Ian Brodie, Harper's departing chief of staff, told the Commons operations committee that there was no attempt in the Prime Minister's Office to derail the campaign of Senator Barack Obama over NAFTA.
The leaked document, a report of a meeting between Canadian diplomats in Chicago and a senior Obama campaign official, suggested there was more politics than substance in the senator's campaign trail attacks on the free-trade agreement.
Harper "remains furious about that to this day," said Brodie.
There were allegations in the Commons that Brodie was the source of the leak.
"These allegations were and remain completely false," he told the committee.
Brodie's testimony before a room of skeptical opposition MPs came a day before Senator John McCain, the Republican presidential candidate, was to speak in Ottawa on trade issues.

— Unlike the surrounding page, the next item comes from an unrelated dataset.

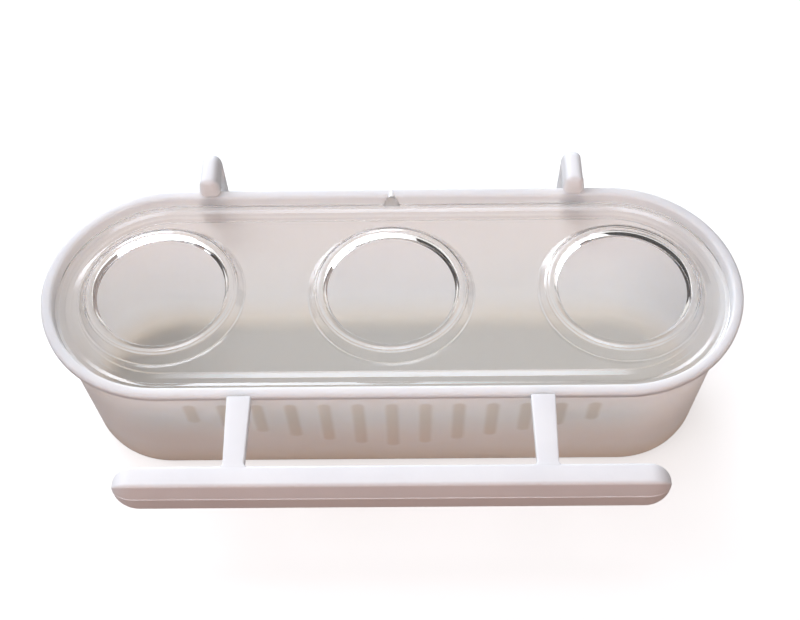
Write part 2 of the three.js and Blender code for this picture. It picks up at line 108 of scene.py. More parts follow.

New Democrats suspect the leak was a deliberate attempt to hurt Obama's political prospects, but Brodie flatly denied any effort to help or hinder any American campaign.
Brodie, who is leaving the chief of staff job after 2 1/2 years, denied leaking confidential information about the Chicago meeting. A report issued last month after a two-month investigation of the scandal exonerated Brodie and Michael Wilson, Canada's ambassador in Washington, but couldn't finger the source of the leak.
Although Brodie is stepping down, he denied that his departure was linked to the scandal, saying he'd had enough of the 24-hour-a-day, 365-days-a-year job.
Two investigators from a heavyweight private security firm hired by the Privy Council Office to pursue the leak told the MPs they felt they were given full authority and co-operation in their work.
They interviewed bureaucrats, diplomats and others, traced computer e-mail files and inspected phone and fax logs in their fruitless search for the culprit.
They laid some blame on Foreign Affairs for failing to treat the document as secret or even confidential - it was actually left unclassified - and for distributing it far and wide.
They concluded that someone faxed the document to The Associated Press in the U.S.
As for Brodie, they decided that he hadn't passed on classified material to a journalist during a chat in the lockup for the federal budget. In fact, they said, speculation about Obama's stand on NAFTA was a subject of wide debate in Washington.
"That was being talked about in the capital," said Patrick Cummins of BMCI Investigations and Security.
Although Brodie had visited Washington the day before the budget, "there was no briefing on NAFTA for the chief of staff by anyone at the embassy."
Brodie didn't see the actual diplomatic memo until after the story first broke.
The uproar began at a time when the U.S. Democratic party primaries were being fought out in troubled manufacturing states, with the two candidates blaming NAFTA for vanished factory jobs.
During the media lockup for the Feb. 26 federal budget, Brodie made a candid comment to reporters suggesting that Senator Hillary Clinton's campaign had told the Canadian embassy not to worry about her anti-NAFTA comments on the campaign trail.
CTV reported that, along with a claim that Senator Obama's campaign had delivered the same message.
Wilson denied that he himself had spoken to Clinton's campaign, but said the embassy had been in contact with all the presidential campaigns.
The stories ignited a political row in the U.S. and some blamed the furor for Obama's loss in the Ohio primary in March. The suggestion was that Obama talked tough on the hustings, while privately reassuring Canada that NAFTA was safe.
Then the AP obtained the leaked report, originating from the Canadian Consulate in Chicago and detailing a meeting between an Obama adviser and Georges Rioux, Canada's consul general.
The Chicago report said the adviser told Rioux that Obama's attacks on free trade were more politics than policy.